Problem statement: Nothing outside the stretch should be returned: give exactly the lines from the line containing "if empty is" through the line containing "obj.parent = None", including both.

● ● ● ● ●

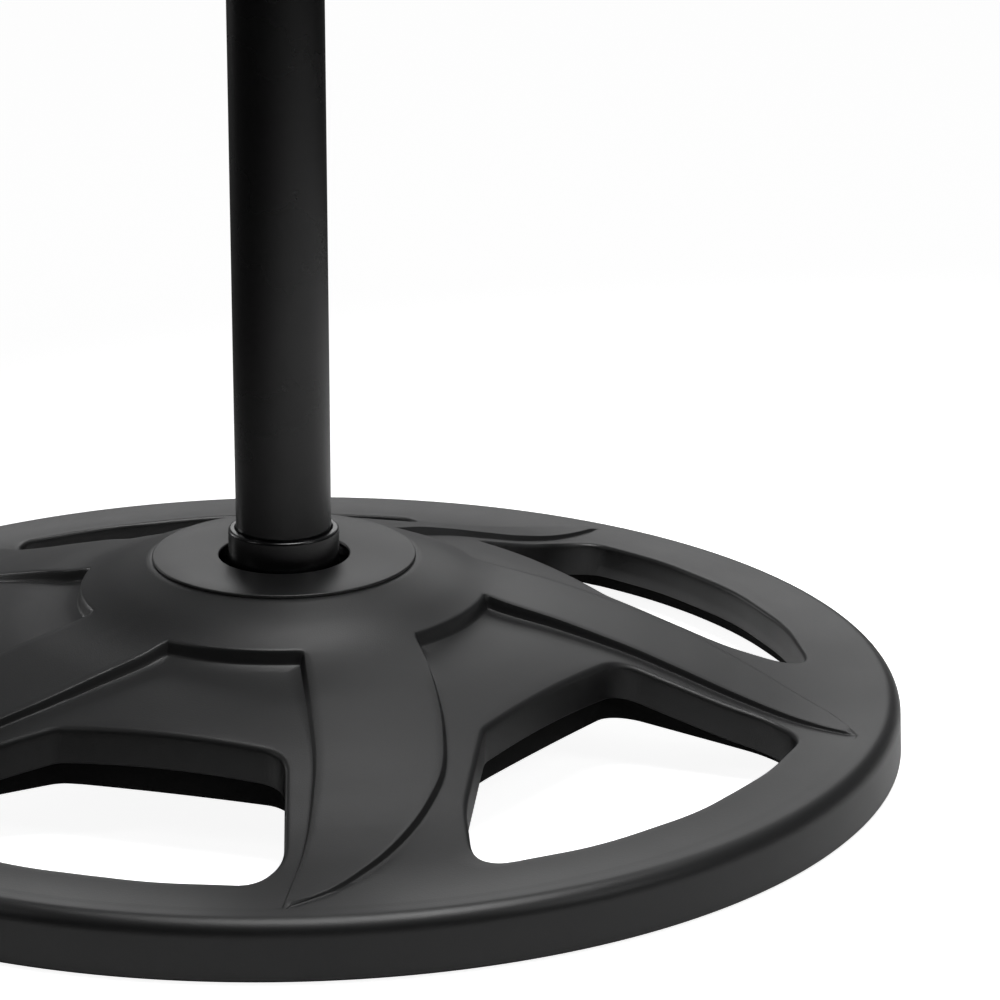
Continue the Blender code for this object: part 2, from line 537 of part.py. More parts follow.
lock_knob = prism("lock_knob", [lobed(6, KNOB_R, 0.0035)], 0.0, KNOB_L, BLACK_PLASTIC, where=PARTS)
axis_empty = bpy.data.objects.new("knob_axis", None)
PARTS.objects.link(axis_empty)
axis_empty.location = (KNOB_X, 0.0, KNOB_Z)
axis_empty.rotation_euler = (0.0, math.pi / 2, 0.0)
lock_knob.parent = axis_empty
SCREW_END = KNOB_X + KNOB_L * 0.75
knob_bore = rod("knob_bore", SCREW_R + GAP, (KNOB_X - 0.01, 0, KNOB_Z), (SCREW_END + GAP, 0, KNOB_Z), BRASS,
                CUTTERS)
boolean(lock_knob, knob_bore)
rod("knob_screw", SCREW_R, (UPPER_POLE_R + GAP, 0, KNOB_Z), (SCREW_END, 0, KNOB_Z), ZINC)

# ---------------------------------------------------------------- the upper pole
UPPER_FOOT_Z = UPPER_POLE_TOP - UPPER_POLE_L
upper_bore = UPPER_POLE_R - POLE_T
upper_pole = ring("upper_pole", upper_bore, UPPER_POLE_R, UPPER_FOOT_Z, UPPER_POLE_TOP, BLACK_STEEL)
plug = [(upper_bore - GAP, UPPER_FOOT_Z + 0.0160), (upper_bore - GAP, UPPER_FOOT_Z - GAP),
        (bore - RUN, UPPER_FOOT_Z - GAP), (bore - RUN, UPPER_FOOT_Z - 0.0120),
        (0.0080, UPPER_FOOT_Z - 0.0120), (0.0080, UPPER_FOOT_Z + 0.0160)]
turned("slide_plug", plug, DARK_PLASTIC, closed=True)

# ---------------------------------------------------------------- the spring and its seats
POINTS_A_TURN = 8         # the coil is drawn with this many straight runs a turn
NOSE_R = SPRING_R * math.cos(math.pi / POINTS_A_TURN) - WIRE_R * 1.1 - GAP
seat = [(0.0, SPRING_Z + SEAT_NOSE_L), (NOSE_R - 0.0030, SPRING_Z + SEAT_NOSE_L),
        (NOSE_R, SPRING_Z + SEAT_NOSE_L - 0.0030), (NOSE_R, SEAT_Z + SEAT_T), (SEAT_R, SEAT_Z + SEAT_T),
        (SEAT_R, SEAT_Z), (upper_bore - GAP, SEAT_Z), (upper_bore - GAP, SEAT_Z - SEAT_PLUG_L),
        (0.0, SEAT_Z - SEAT_PLUG_L)]
lower_seat = turned("lower_spring_seat", seat, BLACK_STEEL)
PIN_Z = SEAT_Z - SEAT_PLUG_L / 2
pin_way_x = UPPER_POLE_R + 0.010
pin_way = rod("pin_way", PIN_R + GAP, (-pin_way_x, 0, PIN_Z), (pin_way_x, 0, PIN_Z), ZINC, CUTTERS, 12)
boolean(upper_pole, pin_way)
boolean(lower_seat, pin_way)
PIN_REACH = UPPER_POLE_R - GAP      # the pin stops inside the tube's wall, so that it can pass the clamp
rod("seat_pin", PIN_R, (-PIN_REACH, 0, PIN_Z), (PIN_REACH, 0, PIN_Z), ZINC, sides=16)

HUB_NOSE_Z = TOP_SEAT_Z - GAP - SEAT_NOSE_L
top_seat = [(SEAT_R, TOP_SEAT_Z + SEAT_T), (SEAT_R, TOP_SEAT_Z), (NOSE_R, TOP_SEAT_Z),
            (NOSE_R, HUB_NOSE_Z + 0.0030), (NOSE_R - 0.0030, HUB_NOSE_Z), (STUD_R + GAP, HUB_NOSE_Z),
            (STUD_R + GAP, TOP_SEAT_Z + SEAT_T)]
turned("upper_spring_seat", top_seat, BLACK_STEEL, closed=True)

coil = bpy.data.curves.new("spring", "CURVE")
coil.dimensions = "3D"
coil.bevel_depth = WIRE_R
coil.bevel_resolution = 2
coil.use_fill_caps = True
coil_points = SPRING_TURNS * POINTS_A_TURN + 1
spline = coil.splines.new("POLY")
spline.points.add(coil_points - 1)
rise = (SPRING_L - 2 * WIRE_R - 2 * GAP) / (coil_points - 1)
for i, point in enumerate(spline.points):
    angle = 2 * math.pi * i / POINTS_A_TURN
    z = SPRING_Z + WIRE_R + GAP + rise * i
    point.co = (SPRING_R * math.cos(angle), SPRING_R * math.sin(angle), z, 1.0)
coil.materials.append(BLACK_STEEL)
spring = bpy.data.objects.new("spring", coil)
PARTS.objects.link(spring)

# ---------------------------------------------------------------- the ball
STUD_LOW = HUB_NOSE_Z + 0.0040
DISC_T = 0.0040
DISC_Z = BALL_Z - math.sqrt((BALL_R - BALL_T) ** 2 - (DISC_R * 1.6) ** 2)
INNER_NUT_Z = DISC_Z + DISC_T + GAP
STUD_HIGH = INNER_NUT_Z + NUT_H + 0.0020
NUT_R = STUD_R * 2
disc("ball_stud", STUD_R, STUD_LOW, STUD_HIGH, ZINC)
nut("stud_nut", STUD_R + GAP, NUT_R, STUD_NUT_Z, STUD_NUT_Z + NUT_H)
plate = [(PLATE_R * 0.55, PLATE_Z + PLATE_T), (PLATE_R - 0.0030, PLATE_Z + PLATE_T - 0.0014),
         (PLATE_R, PLATE_Z + PLATE_T - 0.0036), (PLATE_R - 0.0040, PLATE_Z + 0.0010),
         (PLATE_R * 0.55, PLATE_Z), (STUD_R + GAP, PLATE_Z), (STUD_R + GAP, PLATE_Z + PLATE_T)]
turned("ball_plate", plate, RUBBER, closed=True)
ring("inner_disc", STUD_R + GAP, DISC_R, DISC_Z, DISC_Z + DISC_T, ZINC)
nut("inner_nut", STUD_R + GAP, NUT_R, INNER_NUT_Z, INNER_NUT_Z + NUT_H)

VALVE_R = 0.0040


def arc(radius, high, count):
    """Points of a ball's half section, from the edge of the valve's hole to a polar angle."""
    points = []
    low = math.degrees(math.asin((VALVE_R + GAP) / radius))
    for i in range(count + 1):
        a = math.radians(low + (high - low) * i / count)
        points.append((radius * math.sin(a), BALL_Z + radius * math.cos(a)))
    return points


mouth = 180 - math.degrees(math.asin(MOUTH_R / BALL_R))
outer_half = arc(BALL_R, mouth, 10)
inner_half = arc(BALL_R - BALL_T, mouth, 7)
turned("ball_cover", outer_half + inner_half[::-1], LEATHER, closed=True)
BLADDER_R = BALL_R - BALL_T - LINING
FLOOR_Z = STUD_HIGH + 0.0010      # the bladder's flat underside, over the end of the stud
FLOOR_A = math.degrees(math.acos((FLOOR_Z - BALL_Z) / BLADDER_R))
bladder_out = arc(BLADDER_R, FLOOR_A, 6)
inner_a = math.degrees(math.acos((FLOOR_Z + BLADDER_T - BALL_Z) / (BLADDER_R - BLADDER_T)))
bladder_in = arc(BLADDER_R - BLADDER_T, inner_a, 6)
bladder = bladder_out + [(0.0060, FLOOR_Z), (0.0060, FLOOR_Z + BLADDER_T)] + bladder_in[::-1]
turned("ball_bladder", bladder, BLADDER, closed=True)
VALVE_TOP = BALL_Z + math.sqrt(BALL_R ** 2 - VALVE_R ** 2)
VALVE_L = 0.0180
disc("ball_valve", VALVE_R, VALVE_TOP - VALVE_L, VALVE_TOP, RUBBER, steps=18)
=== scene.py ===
import json
import math

import bmesh
import bpy
import numpy as np
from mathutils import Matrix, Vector


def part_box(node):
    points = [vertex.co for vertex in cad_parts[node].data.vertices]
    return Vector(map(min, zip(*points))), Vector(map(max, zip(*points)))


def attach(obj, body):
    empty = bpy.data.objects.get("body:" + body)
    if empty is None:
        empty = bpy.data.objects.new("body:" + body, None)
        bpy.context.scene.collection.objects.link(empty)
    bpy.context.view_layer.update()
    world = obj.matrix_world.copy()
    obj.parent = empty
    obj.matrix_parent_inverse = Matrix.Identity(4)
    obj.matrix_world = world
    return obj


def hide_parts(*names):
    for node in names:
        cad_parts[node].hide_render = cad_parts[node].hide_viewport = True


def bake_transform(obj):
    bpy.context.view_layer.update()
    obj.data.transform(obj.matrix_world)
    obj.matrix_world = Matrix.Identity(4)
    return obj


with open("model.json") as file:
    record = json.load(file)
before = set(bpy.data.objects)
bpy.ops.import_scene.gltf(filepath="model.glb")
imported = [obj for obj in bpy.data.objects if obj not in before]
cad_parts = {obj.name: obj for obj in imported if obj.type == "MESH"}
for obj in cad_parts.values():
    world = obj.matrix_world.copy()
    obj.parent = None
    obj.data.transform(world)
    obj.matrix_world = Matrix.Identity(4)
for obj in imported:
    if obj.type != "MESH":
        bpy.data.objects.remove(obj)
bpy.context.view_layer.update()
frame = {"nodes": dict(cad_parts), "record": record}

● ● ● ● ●

Full answer:
    if empty is None:
        empty = bpy.data.objects.new("body:" + body, None)
        bpy.context.scene.collection.objects.link(empty)
    bpy.context.view_layer.update()
    world = obj.matrix_world.copy()
    obj.parent = empty
    obj.matrix_parent_inverse = Matrix.Identity(4)
    obj.matrix_world = world
    return obj


def hide_parts(*names):
    for node in names:
        cad_parts[node].hide_render = cad_parts[node].hide_viewport = True


def bake_transform(obj):
    bpy.context.view_layer.update()
    obj.data.transform(obj.matrix_world)
    obj.matrix_world = Matrix.Identity(4)
    return obj


with open("model.json") as file:
    record = json.load(file)
before = set(bpy.data.objects)
bpy.ops.import_scene.gltf(filepath="model.glb")
imported = [obj for obj in bpy.data.objects if obj not in before]
cad_parts = {obj.name: obj for obj in imported if obj.type == "MESH"}
for obj in cad_parts.values():
    world = obj.matrix_world.copy()
    obj.parent = None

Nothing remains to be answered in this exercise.